I’m not sure just why I want to share this. It comes from my personal journal. You don’t write a journal for the masses but to help you sort out and reflect on your feelings. I wrote this entry last December when I was teaching in the city of Piura, Peru.

As I wrote, I was sitting in my hotel room, the air-conditioner revving like the engine of a 747 jet (December is summertime in Peru). I had the television on, but all the channels except one made the programs look like they were filmed in a snowstorm. That one was a Spanish nature channel, and the program featured an animal stalking his dinner. Some things don’t require translation.

Even with the air conditioner, the television and the street noises blaring below, my Lord took me to a place for just the two of us. All distractions disappeared, and He brought spiritual thoughts into focus.

I was preparing to preach at a convention center where people from all over Peru would gather. The journey that brought me there overwhelmed me: not the journey from Tulsa to Piura, but the journey of my life. How could a young boy from Missouri end up speaking before a convention center in northern Peru? Next to the virgin birth, the resurrection of Lazarus and the parting of the Red Sea, the story of how God used a little boy from Missouri might not rank near the top. But don’t we all have a God-sized story? Here are my thoughts from that day:

Today’s word is “humbled.” In a couple of hours, I will preach in the Convention Center of Piura. Throughout the night, groups of people have been riding on dilapidated buses, eagerly waiting to arrive. Their trips have not been easy. The buses bob and weave their way along mountain roads only wide enough for one car. If you’re scared of heights, you don’t dare look out the window. The clear drop-off that makes up the edge of the road can keep you praying all night.
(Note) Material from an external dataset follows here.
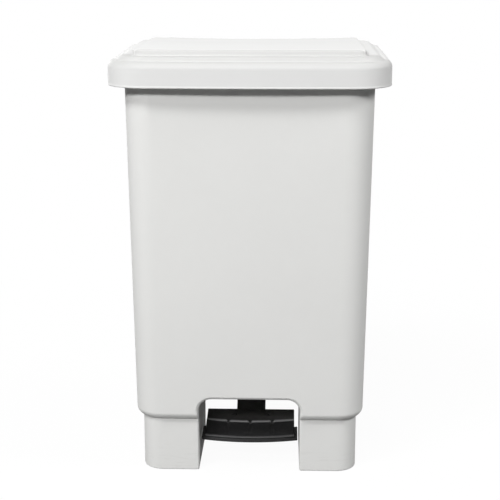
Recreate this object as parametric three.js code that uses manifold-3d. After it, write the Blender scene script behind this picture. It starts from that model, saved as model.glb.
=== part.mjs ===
// Step-on trash can: a tapered tub on four legs, a hinged lid, a foot pedal, its lever and a lift rod.
// Millimetres, +Z up, the front faces -Y. The origin is on the floor under the middle of the lid.
import * as THREE from "three";
import { mergeVertices } from "three/addons/utils/BufferGeometryUtils.js";
import Module from "manifold-3d";

const wasm = await Module();
wasm.setup();

// Driving dimensions: fits and facets
const running_gap = 0.3; // between pieces that touch, seat or turn on each other
const overrun = 2; // how far a cutter runs past the face that it cuts
const embed = 1; // how far a rib or boss runs into the wall that carries it
const corner_steps = 5; // facets round a plan corner
const round_steps = 16; // facets round a turned piece
const bow_steps = 6; // facets along the lid's bowed front edge
const edge_steps = 3; // facets over a rounded edge

// Driving dimensions: tub
const tub_half_width_top = 183;
const tub_half_width_bottom = 175;
const tub_depth_top = 325;
const tub_depth_bottom = 312;
const tub_set_back_top = 0.5; // from the origin to the middle of the tub's depth
const tub_set_back_bottom = 1;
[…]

Most of these people come from small churches perched on the sides of mountains. Most of our bathrooms back home are bigger than these churches. Some of the bus riders came in last night for the youth rally, bringing their youth groups of one or two. But the raw joy that poured forth as they worshiped in abandon left me humbled. For an hour and a half, they joined the largest group of believers they had ever seen, singing, dancing and weeping with joy.

The Jesus they love doesn’t weigh them down, but gives them freedom. And the church problems they talk about have nothing to do with warfare within the body, but with the best way to evangelize the next village over. Again, I am humbled.

Many of these precious people have been touched by the ministry of Awe Star, but I’m just a blip on the radar. Those who spend their lives investing day in and day out are the real heroes; people like the Bowies, the Fletchers, Lisa Taylor, the Weavers—the list goes on and on. These people were here long before I arrived, and will remain when I land back home in Tulsa tomorrow … humbled.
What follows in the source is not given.